[Begin DATA EXCERPTS]

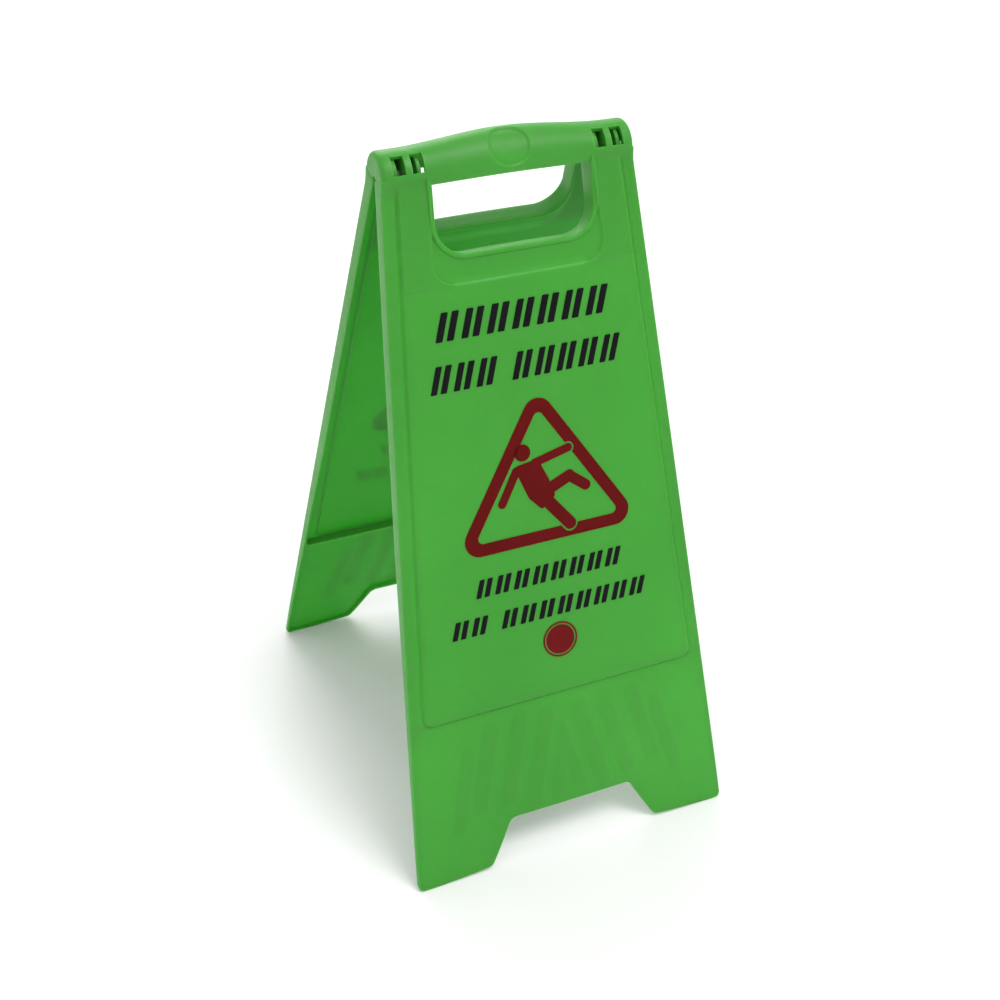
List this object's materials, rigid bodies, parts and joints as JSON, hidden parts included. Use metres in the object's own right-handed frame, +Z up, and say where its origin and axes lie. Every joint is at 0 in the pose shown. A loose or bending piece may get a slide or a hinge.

[End DATA EXCERPTS]
[Begin DATA EXCERPTS]

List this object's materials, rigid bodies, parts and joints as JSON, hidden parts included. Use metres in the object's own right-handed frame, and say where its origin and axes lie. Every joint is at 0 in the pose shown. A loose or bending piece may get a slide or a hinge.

[End DATA EXCERPTS]
[Begin DATA EXCERPTS]

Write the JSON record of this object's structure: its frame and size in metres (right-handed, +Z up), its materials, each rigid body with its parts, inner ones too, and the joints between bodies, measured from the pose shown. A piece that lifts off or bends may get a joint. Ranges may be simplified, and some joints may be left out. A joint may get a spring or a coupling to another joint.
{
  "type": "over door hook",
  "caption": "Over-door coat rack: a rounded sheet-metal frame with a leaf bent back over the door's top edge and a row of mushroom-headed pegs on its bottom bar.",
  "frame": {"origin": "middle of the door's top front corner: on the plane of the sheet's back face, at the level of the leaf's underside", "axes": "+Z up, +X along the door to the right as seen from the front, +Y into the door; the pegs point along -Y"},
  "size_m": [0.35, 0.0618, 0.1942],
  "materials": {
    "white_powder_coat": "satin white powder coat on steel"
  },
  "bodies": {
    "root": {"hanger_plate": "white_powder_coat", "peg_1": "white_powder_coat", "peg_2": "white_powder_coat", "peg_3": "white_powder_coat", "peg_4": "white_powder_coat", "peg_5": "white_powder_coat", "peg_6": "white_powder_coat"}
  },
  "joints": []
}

[End DATA EXCERPTS]

### WRITTEN EXERCISE
Lines that hold "frame" are the ones to copy; find all of them.

### SOLUTION BELOW
List this object's materials, rigid bodies, parts and joints as JSON, hidden parts included. Use metres in the object's own right-handed frame, +Z up, and say where its origin and axes lie. Every joint is at 0 in the pose shown. A loose or bending piece may get a slide or a hinge.
List this object's materials, rigid bodies, parts and joints as JSON, hidden parts included. Use metres in the object's own right-handed frame, and say where its origin and axes lie. Every joint is at 0 in the pose shown. A loose or bending piece may get a slide or a hinge.
Write the JSON record of this object's structure: its frame and size in metres (right-handed, +Z up), its materials, each rigid body with its parts, inner ones too, and the joints between bodies, measured from the pose shown. A piece that lifts off or bends may get a joint. Ranges may be simplified, and some joints may be left out. A joint may get a spring or a coupling to another joint.
  "caption": "Over-door coat rack: a rounded sheet-metal frame with a leaf bent back over the door's top edge and a row of mushroom-headed pegs on its bottom bar.",
  "frame": {"origin": "middle of the door's top front corner: on the plane of the sheet's back face, at the level of the leaf's underside", "axes": "+Z up, +X along the door to the right as seen from the front, +Y into the door; the pegs point along -Y"},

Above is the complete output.